STORED DATA -
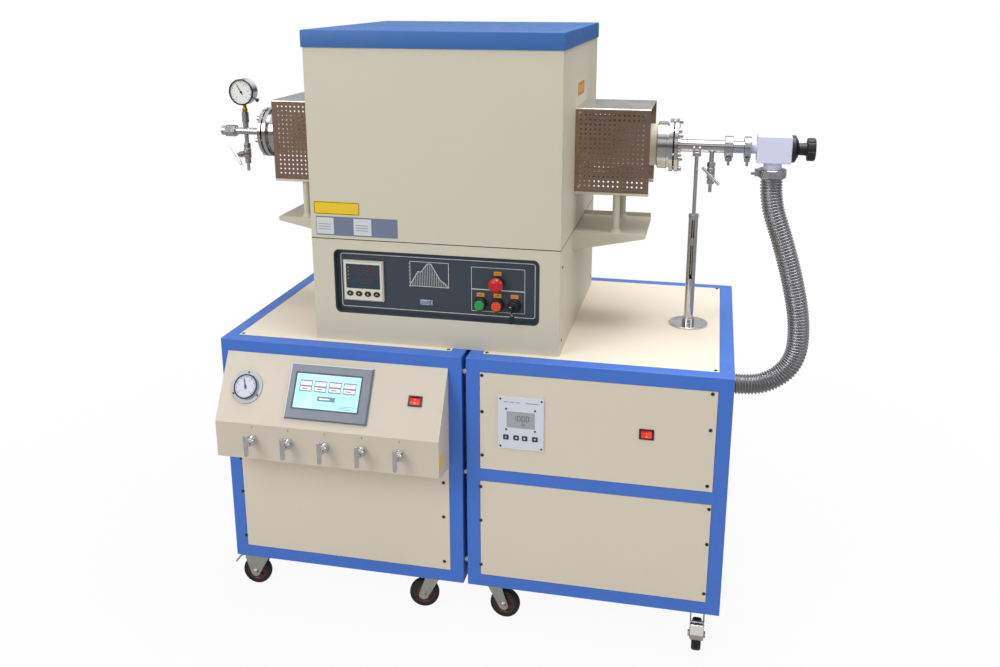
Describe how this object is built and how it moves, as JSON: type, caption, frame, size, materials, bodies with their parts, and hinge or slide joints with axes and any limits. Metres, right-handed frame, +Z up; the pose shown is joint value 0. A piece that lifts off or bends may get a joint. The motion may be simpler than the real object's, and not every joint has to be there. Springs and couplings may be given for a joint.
{
  "type": "tube furnace",
  "caption": "High-temperature tube furnace on a castered gas-supply cabinet and vacuum cabinet, with guards, end flanges, valves, gauges and a bellows hose.",
  "frame": {"origin": "on the floor, at the middle of the whole outline without the hose", "axes": "+X to the right along the work tube, +Y to the back, +Z up; the control panels face -Y"},
  "size_m": [1.5301, 0.826, 1.426],
  "materials": {
    "beige_panel": "satin",
    "black_plastic": "satin",
    "blue_frame": "satin",
    "ceramic": "matte",
    "chrome": "polished",
    "console_paint": "satin",
    "cream_plastic": "matte",
    "element": "matte",
    "fibre": "matte",
    "furnace_paint": "satin",
    "green_plastic": "gloss",
    "grey_plastic": "gloss",
    "orange_plastic": "gloss",
    "pump_paint": "satin",
    "red_plastic": "gloss",
    "slate_panel": "satin",
    "steel": "brushed",
    "tyre": "matte",
    "valve_metal": "satin",
    "zinc": "satin"
  },
  "bodies": {
    "station": {"angle_valve_body": "valve_metal", "bellows_hose": "steel", "caster_brackets": "zinc", "control_panel": "slate_panel", "furnace_base": "furnace_paint", "furnace_body": "furnace_paint", "furnace_insulation": "fibre", "furnace_top_cover": "blue_frame", "gas_cabinet_frame": "blue_frame", "gas_cabinet_panels": "beige_panel", "gas_console": "console_paint", "gas_inlet_line": "chrome", "gas_mixing_tank": "steel", "gas_valve_bodies": "chrome", "guard_trays": "furnace_paint", "heating_elements": "element", "kf_fittings": "chrome", "left_tube_guard": "steel", "panel_fittings": "black_plastic", "pressure_gauges": "black_plastic", "right_tube_guard": "steel", "stand_tube": "steel", "temperature_controller": "cream_plastic", "touch_screen": "grey_plastic", "tube_flanges": "steel", "vacuum_cabinet_frame": "blue_frame", "vacuum_cabinet_panels": "beige_panel", "vacuum_gauge_unit": "cream_plastic", "vacuum_line": "chrome", "vacuum_pump": "pump_paint", "work_tube": "ceramic"},
    "gas_left_fork": {"gas_left_caster_fork": "zinc"},
    "gas_left_wheel": {"gas_left_front_wheel": "tyre"},
    "gas_left_pedal": {"gas_left_brake_pedal": "zinc"},
    "gas_left_back_wheel": {"gas_left_rear_wheel": "tyre"},
    "gas_right_fork": {"gas_right_caster_fork": "zinc"},
    "gas_right_wheel": {"gas_right_front_wheel": "tyre"},
    "gas_right_back_wheel": {"gas_right_rear_wheel": "tyre"},
    "vacuum_left_fork": {"vacuum_left_caster_fork": "zinc"},
    "vacuum_left_wheel": {"vacuum_left_front_wheel": "tyre"},
    "vacuum_left_back_wheel": {"vacuum_left_rear_wheel": "tyre"},
    "vacuum_right_fork": {"vacuum_right_caster_fork": "zinc"},
    "vacuum_right_wheel": {"vacuum_right_front_wheel": "tyre"},
    "vacuum_right_pedal": {"vacuum_right_brake_pedal": "zinc"},
    "vacuum_right_back_wheel": {"vacuum_right_rear_wheel": "tyre"},
    "gas_handle_1": {"gas_valve_handle_1": "chrome"},
    "gas_handle_2": {"gas_valve_handle_2": "chrome"},
    "gas_handle_3": {"gas_valve_handle_3": "chrome"},
    "gas_handle_4": {"gas_valve_handle_4": "chrome"},
    "gas_handle_5": {"gas_valve_handle_5": "chrome"},
    "start_button": {"start_button": "green_plastic"},
    "stop_button": {"stop_button": "orange_plastic"},
    "emergency_stop": {"emergency_stop": "red_plastic"},
    "key_switch": {"key_switch": "black_plastic"},
    "gas_power_rocker": {"gas_power_rocker": "red_plastic"},
    "vacuum_power_rocker": {"vacuum_power_rocker": "red_plastic"},
    "inlet_valve_handle": {"inlet_valve_handle": "chrome"},
    "vent_valve_handle": {"vent_valve_handle": "chrome"},
    "angle_valve_knob": {"angle_valve_knob": "black_plastic"},
    "support_rod": {"support_rod": "steel"}
  },
  "joints": [
    {"name": "gas_left_swivel", "type": "hinge", "parent": "station", "child": "gas_left_fork", "pos_m": [-0.5615, -0.232, 0.1], "axis": [0, 0, 1], "continuous": true},
    {"name": "gas_left_wheel_spin", "type": "hinge", "parent": "gas_left_fork", "child": "gas_left_wheel", "pos_m": [-0.5895, -0.232, 0.0375], "axis": [0, -1, 0], "continuous": true},
    {"name": "gas_left_brake", "type": "hinge", "parent": "gas_left_fork", "child": "gas_left_pedal", "pos_m": [-0.6095, -0.232, 0.08], "axis": [0, -1, 0], "range_deg": [0, 22]},
    {"name": "gas_left_rear_wheel_spin", "type": "hinge", "parent": "station", "child": "gas_left_back_wheel", "pos_m": [-0.5615, 0.325, 0.0375], "axis": [1, 0, 0], "continuous": true},
    {"name": "gas_right_swivel", "type": "hinge", "parent": "station", "child": "gas_right_fork", "pos_m": [-0.1045, -0.232, 0.1], "axis": [0, 0, 1], "continuous": true},
    {"name": "gas_right_wheel_spin", "type": "hinge", "parent": "gas_right_fork", "child": "gas_right_wheel", "pos_m": [-0.13229, -0.23541, 0.0375], "axis": [0.1219, -0.9925, 0], "continuous": true},
    {"name": "gas_right_rear_wheel_spin", "type": "hinge", "parent": "station", "child": "gas_right_back_wheel", "pos_m": [-0.1045, 0.325, 0.0375], "axis": [1, 0, 0], "continuous": true},
    {"name": "vacuum_left_swivel", "type": "hinge", "parent": "station", "child": "vacuum_left_fork", "pos_m": [0.0485, -0.232, 0.1], "axis": [0, 0, 1], "continuous": true},
    {"name": "vacuum_left_wheel_spin", "type": "hinge", "parent": "vacuum_left_fork", "child": "vacuum_left_wheel", "pos_m": [0.07635, -0.23493, 0.0375], "axis": [0.1045, 0.9945, 0], "continuous": true},
    {"name": "vacuum_left_rear_wheel_spin", "type": "hinge", "parent": "station", "child": "vacuum_left_back_wheel", "pos_m": [0.0485, 0.325, 0.0375], "axis": [1, 0, 0], "continuous": true},
    {"name": "vacuum_right_swivel", "type": "hinge", "parent": "station", "child": "vacuum_right_fork", "pos_m": [0.5445, -0.232, 0.1], "axis": [0, 0, 1], "continuous": true},
    {"name": "vacuum_right_wheel_spin", "type": "hinge", "parent": "vacuum_right_fork", "child": "vacuum_right_wheel", "pos_m": [0.5445, -0.26, 0.0375], "axis": [1, 0, 0], "continuous": true},
    {"name": "vacuum_right_brake", "type": "hinge", "parent": "vacuum_right_fork", "child": "vacuum_right_pedal", "pos_m": [0.5445, -0.28, 0.08], "axis": [1, 0, 0], "range_deg": [0, 22]},
    {"name": "vacuum_right_rear_wheel_spin", "type": "hinge", "parent": "station", "child": "vacuum_right_back_wheel", "pos_m": [0.5445, 0.325, 0.0375], "axis": [1, 0, 0], "continuous": true},
    {"name": "gas_valve_1_turn", "type": "hinge", "parent": "station", "child": "gas_handle_1", "pos_m": [-0.5046, -0.395, 0.486], "axis": [0, -1, 0], "range_deg": [0, 90]},
    {"name": "gas_valve_2_turn", "type": "hinge", "parent": "station", "child": "gas_handle_2", "pos_m": [-0.4138, -0.395, 0.486], "axis": [0, -1, 0], "range_deg": [0, 90]},
    {"name": "gas_valve_3_turn", "type": "hinge", "parent": "station", "child": "gas_handle_3", "pos_m": [-0.323, -0.395, 0.486], "axis": [0, -1, 0], "range_deg": [0, 90]},
    {"name": "gas_valve_4_turn", "type": "hinge", "parent": "station", "child": "gas_handle_4", "pos_m": [-0.2322, -0.395, 0.486], "axis": [0, -1, 0], "range_deg": [0, 90]},
    {"name": "gas_valve_5_turn", "type": "hinge", "parent": "station", "child": "gas_handle_5", "pos_m": [-0.1414, -0.395, 0.486], "axis": [0, -1, 0], "range_deg": [0, 90]},
    {"name": "start_button_push", "type": "slide", "parent": "station", "child": "start_button", "axis": [0, 1, 0], "range_m": [0, 0.004], "stiffness_N_per_m": 300, "springref_m": -0.002},
    {"name": "stop_button_push", "type": "slide", "parent": "station", "child": "stop_button", "axis": [0, 1, 0], "range_m": [0, 0.004], "stiffness_N_per_m": 300, "springref_m": -0.002},
    {"name": "emergency_stop_push", "type": "slide", "parent": "station", "child": "emergency_stop", "axis": [0, 1, 0], "range_m": [0, 0.005]},
    {"name": "key_turn", "type": "hinge", "parent": "station", "child": "key_switch", "pos_m": [0.0945, -0.228, 0.811], "axis": [0, -1, 0], "range_deg": [0, 90]},
    {"name": "gas_power_rock", "type": "hinge", "parent": "station", "child": "gas_power_rocker", "pos_m": [-0.1155, -0.32783, 0.59886], "axis": [-1, 0, 0], "range_deg": [0, 16]},
    {"name": "vacuum_power_rock", "type": "hinge", "parent": "station", "child": "vacuum_power_rocker", "pos_m": [0.4095, -0.285, 0.551], "axis": [-1, 0, 0], "range_deg": [0, 16]},
    {"name": "inlet_valve_turn", "type": "hinge", "parent": "station", "child": "inlet_valve_handle", "pos_m": [-0.69676, 0.02981, 1.091], "axis": [-0.342, -0.9397, 0], "range_deg": [0, 810]},
    {"name": "vent_valve_turn", "type": "hinge", "parent": "station", "child": "vent_valve_handle", "pos_m": [0.5175, 0.028, 1.085], "axis": [0, -1, 0], "range_deg": [0, 810]},
    {"name": "angle_valve_turn", "type": "hinge", "parent": "station", "child": "angle_valve_knob", "pos_m": [0.7155, 0.058, 1.15], "axis": [1, 0, 0], "range_deg": [0, 720]},
    {"name": "support_rod_lower", "type": "slide", "parent": "station", "child": "support_rod", "axis": [0, 0, -1], "range_m": [0, 0.14]}
  ]
}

WRITTEN REQUEST -
Scan the material and collect every line that contains "axes".

EXERCISE ANSWER -
Describe how this object is built and how it moves, as JSON: type, caption, frame, size, materials, bodies with their parts, and hinge or slide joints with axes and any limits. Metres, right-handed frame, +Z up; the pose shown is joint value 0. A piece that lifts off or bends may get a joint. The motion may be simpler than the real object's, and not every joint has to be there. Springs and couplings may be given for a joint.
  "frame": {"origin": "on the floor, at the middle of the whole outline without the hose", "axes": "+X to the right along the work tube, +Y to the back, +Z up; the control panels face -Y"},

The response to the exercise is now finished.